Beh è una cosa non da poco.
Come te, ho visto anche il video su YouTube, sono in parte d'accordo con quanto scritto, sia da Simonetti che da Baudino. La questione dell'impoverimento del linguaggio e della semplificazione dei contenuti, esiste ed è figlia di una serie di questioni profonde e vecchie. Sicuramente la questione televisione, prima, e social, dopo, hanno peggiorato il tutto.
Quello sul quale non concordo è questo "piangersi" addosso. La critica, ed Ilenia l'ha dimostrato, piace, interessa ed avvince. Ovviamente non può più essere fatta come veniva pensata 20 anni fa. Non tutti, io in primis, mero informatico, hanno le conoscenze, la cultura e gli strumenti per seguire una critica di un certo livello.
Questa però può diventare un percorso graduale. Si possono avvicinare le persone, farle appassionare, creare contenuti che possano essere fruiti da tutti e tramite questi, magari col tempo e con cura, mettere a disposizione dei percorsi di crescita comune.
Il problema, a mio avviso, è voler continuare a volere una critica elitaria, chiusa ed incomprensibile ai più. Che senso ha in un mondo di 8mld di persone, avere dei testi comprensibili ed apprezzabili solo da una minima percentuale? Che senso ha scagliarsi contro generi letterari quando la realtà è che, soprattutto in Italia, non vi è quasi cultura della lettura? E non parlo di lettori forti con oltre 50 libri ogni anno, ma parlo di lettori minimi, senza neanche uno, due, tre libri letti, fuori dall'ambito scolastico.
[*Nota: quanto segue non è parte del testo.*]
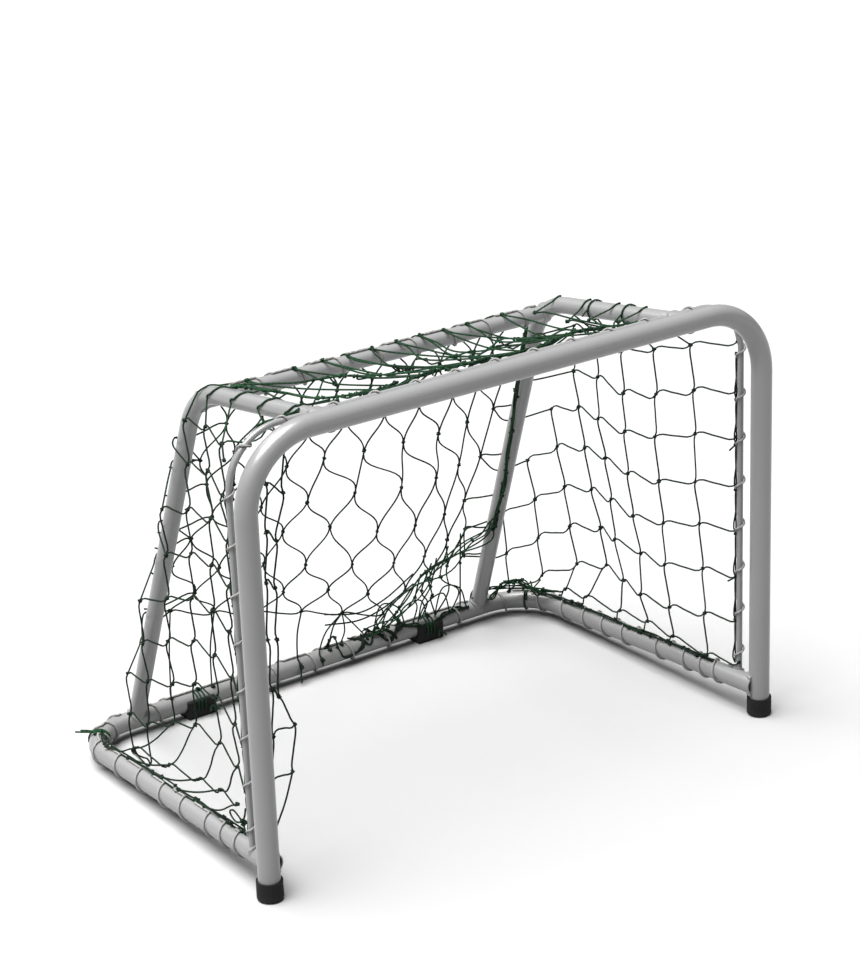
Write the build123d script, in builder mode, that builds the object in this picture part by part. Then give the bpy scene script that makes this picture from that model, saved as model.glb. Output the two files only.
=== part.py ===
from build123d import *
import os
from math import cos, radians, sin, tan

# A small street-hockey and floorball goal: a welded frame of bent steel tubes with a knotted net laced onto it.
# Millimetres. +Z is up, the goal opens towards -Y, and the origin is on the floor under the middle of the goal.

os.makedirs("parts", exist_ok=True)

# Driving dimensions
goal_width = 820.0
goal_height = 600.0
frame_depth = 500.0  # post centre to rear tube centre
post_diameter = 28.0
base_diameter = 26.0
upright_diameter = 23.0
top_bar_diameter = 22.0
rod_diameter = 8.0
tube_wall = 1.5
bead = 3.0  # how far a weld stands out over each of its two tubes

# Front arch: two posts and the crossbar, one bent tube
arch_corner_radius = 92.0
post_x = (goal_width - post_diameter) / 2
arch_y = -frame_depth / 2
crossbar_z = goal_height - post_diameter / 2
cap_floor = 6.0

# Base loop: leaves the posts just above their caps and comes down to the rear pads
base_joint_z = 44.0
pad_drop = 8.0  # the rubber below the rear tube
base_front_x = 388.0
base_rear_x = 380.0
base_corner_radius = 76.0
rear_y = frame_depth / 2
rear_z = pad_drop + base_diameter / 2

# Rear uprights: from the rear tube, leaning forwards, then bent over to the crossbar
upright_foot_x = 291.0
upright_top_x = 274.0
upright_bend_y = arch_y + 307.0
upright_bend_z = 541.0
upright_bend_radius = 92.0
upright_end_z = crossbar_z - 1.5

# Rod that carries the front edge of the net, just behind the arch
rod_x = 394.0
rod_y = arch_y + 38.0
rod_z = 584.0
rod_corner_radius = 72.0

# Rubber parts
cap_height = 26.0
cap_radius = 16.8
cap_flare = 0.2
cap_edge_radius = 4.0
pad_x = 195.0
pad_length = 44.0
pad_width = 33.0
pad_top = 27.0
pad_edge_radius = 1.5

# Net: thin panels, clear of the tubes and of the laces that hold them
net_thickness = 1.0
mesh_bar = 62.0  # from knot to knot
net_front_y = rod_y + 9
side_edge_low = 64.0
side_edge_high = rod_z - rod_corner_radius - 6
side_rear_low = (350.0, rear_y - 38, 46.0)
side_rear_high = (upright_top_x + 15, upright_bend_y - 10, upright_bend_z - 8)
top_half_width = upright_top_x - upright_diameter / 2 - 4
top_rear_y = upright_bend_y - 24
back_low_z = 46.0
back_high_z = upright_bend_z + 6
back_low_half = 335.0
back_high_half = upright_top_x + 8

# Laces: each runs along its tube beside the net and goes round the tube at every wrap
lace_diameter = 3.0
lace_gap = 0.25
lace_turn = 26.0  # length of tube that one wrap takes
lace_end = 6.0  # straight end beside the first and last wrap
sides_of_a_wrap = 8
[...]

C'è anche un altro fattore che a mio avviso non va sottovalutato. Il mezzo di comunicazione utilizzato, il tempo di assorbimento dello stesso e la necessità che, il fruitore, ha di quel dato contenuto. Oltre all'altissimo tasso di analfabetismo funzionale che è presente in Italia.
Insomma, stare a lamentarsi e sbattere i piedi non credo sia la soluzione, neanche arrendersi e dare la colpa ai digital creator. Piuttosto un esame, a mente lucida, del perché certe cose non funzionino più.